Há décadas que o pescador croata Marko Kristic lança as suas redes nas águas cintilantes do mar Adriático. Agora, uma invasão de peixe-papagaio do Mediterrâneo está a pôr em perigo a sua captura tradicional e o seu próprio sustento, afirma.
Devido às alterações climáticas e ao aumento do tráfego marítimo, o peixe-papagaio, juntamente com cerca de 50 novas espécies, espalhou-se pelo Adriático, ameaçando a população de peixes nativos.
Kristic disse que o peixe-papagaio foi avistado pela primeira vez no sul do Adriático há cerca de 15 anos, mas desde então tornou-se uma captura acessória (não desejada) comum nas suas redes.
Embora seja apreciado como uma iguaria nas regiões de onde é nativo, o peixe-papagaio não é do agrado dos habitantes da sua aldeia de Molunat, no sul da Croácia.
"Não o posso vender a ninguém. A população local não vai comer este novo peixe", disse Kristic.
"O Adriático está a mudar"
Nenad Antolovic, investigador do Instituto de Investigação Marinha e Costeira de Dubrovnik, afirma que as populações de peixes no Adriático, o braço mais a norte do Mediterrâneo, sofreram uma redução devido à sobrepesca, às alterações climáticas e à invasão de novas espécies.
"O Adriático está a mudar, está a ficar mais quente. Por esse motivo, surgem novos organismos. Refiro-me a peixes, plânctones e algas", explicou Antolovic.
De acordo com os dados de 2023 da Agência Nacional Italiana para as Novas Tecnologias, Energia e Desenvolvimento Económico Sustentável (ENEA), o Mediterrâneo está a tornar-se o mar que mais rapidamente aquece no planeta.
Novas espécies de peixes chegaram ao Mediterrâneo e ao Adriático a partir do mar Vermelho, através do canal de Suez, devido ao aquecimento das águas ou transportadas nos tanques de lastro dos navios, pondo em perigo a sobrevivência de cerca de 460 espécies de peixes nativos, disse Antolovic.
Alguns dos novos peixes são perigosos para os seres humanos, como o venenoso peixe-leão ou o peixe-pedra.
No mês passado, um pescador da zona de Dubrovnik apanhou um peixe Tetragonurus cuvieri, um habitante das profundezas do mar, pouco comum no Adriático.
No vizinho Montenegro, os cientistas do Instituto de Biologia Marinha da cidade costeira de Kotor apontaram o caranguejo-azul como um exemplo de espécie invasora.

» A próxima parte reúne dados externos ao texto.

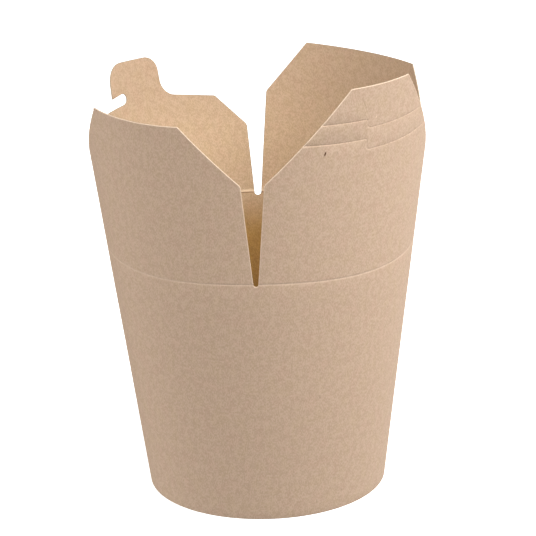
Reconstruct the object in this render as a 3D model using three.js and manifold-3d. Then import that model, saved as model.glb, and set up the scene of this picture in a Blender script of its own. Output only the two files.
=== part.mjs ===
// Round-based noodle takeaway box, standing open. One blank of kraft board is wrapped into a
// cone whose upper part is four flaps with slits between them, and a skirted disc closes its foot.
// Millimetres, +Z up. The origin is on the axis, in the plane that the box stands on, and the
// front slit faces -Y. An azimuth is in degrees, from -Y towards +X.

import * as THREE from 'three';
import { TessellateModifier } from 'three/addons/modifiers/TessellateModifier.js';
import { mergeVertices } from 'three/addons/utils/BufferGeometryUtils.js';
import Module from 'manifold-3d';

// ---------------------------------------------------------------- driving dimensions

const BOARD = 0.5; // thickness of the board
const FOOT_RADIUS = 46.2; // outside, at the foot
const CREASE_HEIGHT = 98.5; // where the flaps fold
const WALL_ANGLE = THREE.MathUtils.degToRad(7.5); // between the wall and the axis

const CREASE_WIDTH = 1.2; // groove outside and bead inside, at the crease
const CREASE_DEPTH = 0.15;

const FOOT_ROUND = 0.5; // rounding where the board turns in under the foot
const CLEARANCE = 0.3; // between the side wall and the base
const HEM_TOP = 6; // the turned-in hem holds the base's skirt
const BASE_TOP = 7.5; // inside floor of the box

// Each slit is a V with a round bottom: low and high are its half widths at the crease and at
// SLIT_HIGH, and the bottom lies by drop under the crease. The front and back ones stand a
// little to the left of the box's middle.
const SLITS = [
  { azimuth: -1.2, low: 0.9, high: 4.1, drop: 0.9 },
  { azimuth: 90, low: 1.3, high: 4.3, drop: 0.9 },
  { azimuth: 181.5, low: 1.35, high: 4.4, drop: 1.5 },
  { azimuth: 270, low: 1.3, high: 4.3, drop: 0.9 },
];
const SLIT_HIGH = 38; // above the crease

// The flaps, each after the slit of its place in the list. A flap is drawn flat: u runs along
// the crease from its middle, v up from the crease. left and right are the ends of its top
// edge, and from them chamfers run down to the shoulders, at the heights leftLow and rightLow.
const FLAPS = [
  { azimuth: 45, top: 74.2, left: -16.9, right: 12.3, leftLow: 40.7, rightLow: 35.5 },
  { azimuth: 135, top: 59.6, left: -23.8, right: 32.3, leftLow: 34.5, rightLow: 40.6 },
  { azimuth: 225, top: 39.1, left: -32.2, right: 33, leftLow: 27.6, rightLow: 25 },
  { azimuth: 315, top: 62, left: -20, right: 24, leftLow: 35, rightLow: 40.3 },
];
const [LOCK_FLAP, , TAB_FLAP] = FLAPS;
const SHOULDER_ROUND = 3.6;

// The tab flap's edge rises to a locking tab: a neck, a head and a hook notch beside it.
const TAB = {
  neck: -9.8,
  neckLow: 43.7,
  neckRound: 7.5,
  headLeft: -8.7,
  headLeftTop: 59.8,
  headLeftRound: 6.5,
  head: 18.2,
  headTop: 60.9,
  headRound: 7.5,
  notchHigh: 48.2,
  notchEnd: 9.5,
  notchLow: 43.6,
  lip: 22,
  lipHeight: 42.9,
};

// The lock flap takes the tab between two scored lines, each with one step down.
const LOCK_LINES = [
  { leftHeight: 61.4, rightHeight: 58.1 },
  { leftHeight: 53.9, rightHeight: 49.6 },
];
const LOCK_LEFT = -40; // the lines run out over the left chamfer
const LOCK_STEP = -8.6; // where they step down
const LOCK_RIGHT = 25;
const SCORE_WIDTH = 0.6;
const SCORE_DEPTH = 0.15;

const SEGMENTS = 96; // around the axis
const CURVE_STEPS = 3; // half the number of edges along each rounded corner
const TESSELLATE_ROUNDS = 12; // enough to reach those lengths
const CUTTER_REACH = 2; // a cutter stands this far out of each face of the wall
const CUTTER_STEP = 12; // longest edge on a cutter, so that it bends with the wall
const SCORE_STEP = 4; // the same on a scoring cutter, which has to keep its depth
const BLANK_TOP = 80; // the wall before its flaps are cut, measured as v
const CUTTER_TOP = 88; // above all of the wall
const SIDE_OVERLAP = 2; // neighbouring cutters reach into each other by this
const FOOT_SHARE = 0.9; // how round a slit's bottom and the notch's end are, 1 being a half circle

const OUTSIDE_COLOR = 0xbfa084;
const INSIDE_COLOR = 0xb89468;

// ---------------------------------------------------------------- the cone and its flat blank

const SIN = Math.sin(WALL_ANGLE);
const COS = Math.cos(WALL_ANGLE);
const TAN = Math.tan(WALL_ANGLE);
const CREASE_RADIUS = FOOT_RADIUS + CREASE_HEIGHT * TAN;
const BLANK_RADIUS = CREASE_RADIUS / SIN; // radius of the crease in the flat blank

const outerRadius = (z) => FOOT_RADIUS + z * TAN;
const innerRadius = (z) => outerRadius(z) - BOARD / COS;

// A point (u, v) of a drawing centred on an azimuth, in the plane of the blank. The blank's
// centre is the cone's apex.
function onBlank(azimuth, u, v) {
  const turn = THREE.MathUtils.degToRad(azimuth) * SIN;
  return new THREE.Vector2(u, BLANK_RADIUS + v).rotateAround(new THREE.Vector2(), -turn);
}

// Rolls a solid drawn on the blank up into the cone. z is then the height above the outer face.
function roll(geometry) {
  const position = geometry.attributes.position;
  for (let i = 0; i < position.count; i++) {
    const reach = Math.hypot(position.getX(i), position.getY(i));
    const angle = Math.atan2(position.getX(i), position.getY(i)) / SIN;
    const out = position.getZ(i);
    const radius = reach * SIN + out * COS;
    const height = CREASE_HEIGHT + (reach - BLANK_RADIUS) * COS - out * SIN;
    position.setXYZ(i, radius * Math.sin(angle), -radius * Math.cos(angle), height);
  }
  return geometry;
}

// A closed outline through corners { point, round }, each rounded by a tangent arc.
function roundedShape(corners) {
  const shape = new THREE.Shape();
  corners.forEach(({ point, round = 0 }, i) => {
    const before = corners[(i + corners.length - 1) % corners.length].point;
    const after = corners[(i + 1) % corners.length].point;
    const toBefore = before.clone().sub(point).normalize();
    const toAfter = after.clone().sub(point).normalize();
    const half = Math.acos(toBefore.dot(toAfter)) / 2;
    const setback = round / Math.tan(half);
    const start = point.clone().addScaledVector(toBefore, setback);
    if (i === 0) shape.moveTo(start.x, start.y);
    else shape.lineTo(start.x, start.y);
    if (round > 0) {
      const middle = toBefore.clone().add(toAfter).setLength(round / Math.sin(half)).add(point);
      const end = point.clone().addScaledVector(toAfter, setback);
      const from = start.clone().sub(middle).angle();
      const to = end.clone().sub(middle).angle();
      shape.absarc(middle.x, middle.y, round, from, to, toBefore.cross(toAfter) > 0);
    }
  });
  return shape;
}

// ---------------------------------------------------------------- solids

const wasm = await Module();
wasm.setup();

function toManifold(geometry) {
  const bare = geometry.clone();
  bare.deleteAttribute('normal');
  bare.deleteAttribute('uv');
  const merged = mergeVertices(bare, 1e-4);
  return new wasm.Manifold(new wasm.Mesh({
    numProp: 3,
    vertProperties: new Float32Array(merged.attributes.position.array),
    triVerts: new Uint32Array(merged.index.array),
  }));
}

function toGeometry(manifold) {
  const mesh = manifold.getMesh();
  const geometry = new THREE.BufferGeometry();
  geometry.setAttribute('position', new THREE.BufferAttribute(mesh.vertProperties, 3));
  geometry.setIndex(new THREE.BufferAttribute(mesh.triVerts, 1));
  geometry.computeVertexNormals();
  return geometry;
}

// A cutter for the cone: an outline on the blank, from a height over the outer face outwards.
function cutter(corners, low = -BOARD - CUTTER_REACH, step = CUTTER_STEP) {
  const flat = new THREE.ExtrudeGeometry(roundedShape(corners), {
    depth: CUTTER_REACH - low,
    bevelEnabled: false,
    curveSegments: CURVE_STEPS,
  });
  flat.translate(0, 0, low);
  return toManifold(roll(new TessellateModifier(step, TESSELLATE_ROUNDS).modify(flat)));
}

// A profile of [radius, height] pairs turned about the axis.
function turned(profile) {
  const points = profile.map(([radius, height]) => new THREE.Vector2(radius, height));
  return new THREE.LatheGeometry(points, SEGMENTS).rotateX(Math.PI / 2);
}

// ---------------------------------------------------------------- cutters for the flaps

// A point on the edge of a slit, on its side -1 or 1, at a height above the crease.
function onSlit({ azimuth, low, high }, side, height) {
  const half = THREE.MathUtils.mapLinear(height, 0, SLIT_HIGH, low, high);
  return onBlank(azimuth, side * half, height);
}

// A slit with the two chamfers over it, between the flaps on its left and right.
function slitCutter(slit, { azimuth: leftAzimuth, ...left }, { azimuth: rightAzimuth, ...right }) {
  const foot = (side) => ({ point: onSlit(slit, side, -slit.drop), round: slit.low * FOOT_SHARE });
  return cutter([
    { point: onBlank(leftAzimuth, left.right, CUTTER_TOP) },
    { point: onBlank(leftAzimuth, left.right, left.top) },
    { point: onSlit(slit, -1, left.rightLow), round: SHOULDER_ROUND },
    foot(-1),
    foot(1),
    { point: onSlit(slit, 1, right.leftLow), round: SHOULDER_ROUND },
    { point: onBlank(rightAzimuth, right.left, right.top) },
    { point: onBlank(rightAzimuth, right.left, CUTTER_TOP) },
  ]);
}

// What is cut away over a flap: down to a straight edge, or to one with the points given.
function topCutter({ azimuth, top, left, right }, edge = []) {
  const points = [
    [left - SIDE_OVERLAP, CUTTER_TOP],
    [left - SIDE_OVERLAP, top],
    ...edge,
    [right + SIDE_OVERLAP, top],
    [right + SIDE_OVERLAP, CUTTER_TOP],
  ];
  return cutter(points.map(([u, v, round]) => ({ point: onBlank(azimuth, u, v), round })));
}

// The edge of the tab flap: neck, head, hook notch and lip.
function tabEdge({ left, right, top }) {
  const notchRound = ((TAB.notchHigh - TAB.notchLow) / 2) * FOOT_SHARE;
  return [
    [left, top],
    [TAB.neck, TAB.neckLow, TAB.neckRound],
    [TAB.headLeft, TAB.headLeftTop, TAB.headLeftRound],
    [TAB.head, TAB.headTop, TAB.headRound],
    [TAB.head, TAB.notchHigh],
    [TAB.notchEnd, TAB.notchHigh, notchRound],
    [TAB.notchEnd, TAB.notchLow, notchRound],
    [TAB.lip, TAB.lipHeight],
    [right, top],
  ];
}

// A shallow scored line across the lock flap, with its step.
function lockLine({ leftHeight, rightHeight }) {
  const half = SCORE_WIDTH / 2;
  const points = [
    [LOCK_LEFT, leftHeight - half],
    [LOCK_STEP - half, leftHeight - half],
    [LOCK_STEP - half, rightHeight - half],
    [LOCK_RIGHT, rightHeight - half],
    [LOCK_RIGHT, rightHeight + half],
    [LOCK_STEP + half, rightHeight + half],
    [LOCK_STEP + half, leftHeight + half],
    [LOCK_LEFT, leftHeight + half],
  ];
  const corners = points.map(([u, v]) => ({ point: onBlank(LOCK_FLAP.azimuth, u, v) }));
  return cutter(corners, -SCORE_DEPTH, SCORE_STEP);
}

// ---------------------------------------------------------------- the two pieces

// The wall's section: up the outside, down the inside, and round the hem at the foot.
function wallProfile() {
  const top = CREASE_HEIGHT + BLANK_TOP * COS;
  const low = CREASE_HEIGHT - CREASE_WIDTH / 2;
  const high = CREASE_HEIGHT + CREASE_WIDTH / 2;
  const hemOuter = innerRadius(HEM_TOP) - 2 * CLEARANCE - BOARD;
  const hemInner = hemOuter - BOARD;
  const footInner = innerRadius(0) - 2 * CLEARANCE - 2 * BOARD;
  return [
    [footInner, 0],
    [FOOT_RADIUS - FOOT_ROUND, 0],
    [outerRadius(FOOT_ROUND), FOOT_ROUND],
    [outerRadius(low), low],
    [outerRadius(CREASE_HEIGHT) - CREASE_DEPTH, CREASE_HEIGHT],
    [outerRadius(high), high],
    [outerRadius(top), top],
    [innerRadius(top), top],
    [innerRadius(high), high],
    [innerRadius(CREASE_HEIGHT) - CREASE_DEPTH, CREASE_HEIGHT],
    [innerRadius(low), low],
    [innerRadius(BOARD), BOARD],
    [footInner + BOARD, BOARD],
    [hemOuter, HEM_TOP],
    [hemInner, HEM_TOP],
    [footInner, 0],
  ];
}

function sidewall() {
  let solid = toManifold(turned(wallProfile()));
  SLITS.forEach((slit, i) => {
    const before = FLAPS[(i + FLAPS.length - 1) % FLAPS.length];
    const left = { ...before, azimuth: i === 0 ? before.azimuth - 360 : before.azimuth };
    solid = solid.subtract(slitCutter(slit, left, FLAPS[i]));
  });
  for (const flap of FLAPS) {
    solid = solid.subtract(topCutter(flap, flap === TAB_FLAP ? tabEdge(flap) : []));
  }
  for (const line of LOCK_LINES) {
    solid = solid.subtract(lockLine(line));
  }
  return toGeometry(solid);
}

// The base: a disc whose skirt stands in the channel between the wall and its hem.
function base() {
  const skirtOuter = (z) => innerRadius(z) - CLEARANCE;
  const skirtInner = (z) => skirtOuter(z) - BOARD;
  const skirtLow = BOARD + CLEARANCE;
  const underside = BASE_TOP - BOARD;
  return turned([
    [0, underside],
    [skirtInner(underside), underside],
    [skirtInner(skirtLow), skirtLow],
    [skirtOuter(skirtLow), skirtLow],
    [skirtOuter(underside), underside],
    [skirtOuter(BASE_TOP) - BOARD, BASE_TOP],
    [0, BASE_TOP],
  ]);
}

function board(name, color, geometry) {
  const material = new THREE.MeshStandardMaterial({ color, roughness: 0.85, metalness: 0 });
  const mesh = new THREE.Mesh(geometry, material);
  mesh.name = name;
  return mesh;
}

const box = new THREE.Group();
box.add(board('sidewall', OUTSIDE_COLOR, sidewall()));
box.add(board('base', INSIDE_COLOR, base()));

export default box;
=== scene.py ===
"""Noodle takeaway box: an open box of kraft board on a round foot, with four flaps and a locking tab.

The side wall is made as the real one is: a flat blank is drawn, its corners rounded and its creases
scored, and it is then rolled up into a cone whose ends overlap in a glued seam. All lengths are in
metres, but what is written down for the blank's drawing is in millimetres: u runs along the crease
of the flat blank and v up from it. An azimuth is in degrees, from the front (-Y) towards +X.
"""

from functools import partial
from math import atan2, cos, hypot, pi, radians, sin, tan

import bmesh
import bpy
from mathutils import Matrix, Quaternion, Vector, noise


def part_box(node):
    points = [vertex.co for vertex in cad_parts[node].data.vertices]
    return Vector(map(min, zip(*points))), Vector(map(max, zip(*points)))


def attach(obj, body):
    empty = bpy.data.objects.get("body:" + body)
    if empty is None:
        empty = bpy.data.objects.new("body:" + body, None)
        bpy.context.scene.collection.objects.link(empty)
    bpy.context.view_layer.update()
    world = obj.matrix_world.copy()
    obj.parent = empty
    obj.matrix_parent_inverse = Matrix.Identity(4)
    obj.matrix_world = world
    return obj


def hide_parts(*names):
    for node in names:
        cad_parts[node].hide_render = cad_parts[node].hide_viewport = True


bl_info = {
    "name": "Noodle Takeaway Box",
    "version": (1, 0, 0),
    "blender": (4, 5, 0),
    "location": "3D View > Sidebar > Noodle Box",
    "description": "Builds an open noodle box of kraft board and a plain pale studio",
    "category": "Add Mesh",
}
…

"Chegou há cerca de 20 anos e é uma das piores espécies invasoras do Mediterrâneo", disse o cientista Olivera Markovic.
Os pescadores e os cientistas afirmam que as unidades populacionais de crustáceos, como o caranguejo-verde, foram reduzidas e, nalguns locais, totalmente dizimadas.
"A população de caranguejo-verde foi drasticamente reduzida desde o aparecimento do caranguejo-azul", disse Markovic.
O peixe-coelho, o peixe-balão e o peixe-leão estão a prosperar nas águas mais quentes do Adriático, ao longo da costa montenegrina, disse Ilija Cetkovic, investigador do instituto.
A maior preocupação é o peixe-leão. "(O peixe-leão) é actualmente o problema mais premente... é predador e causa danos consideráveis aos ecossistemas", disse Cetkovic.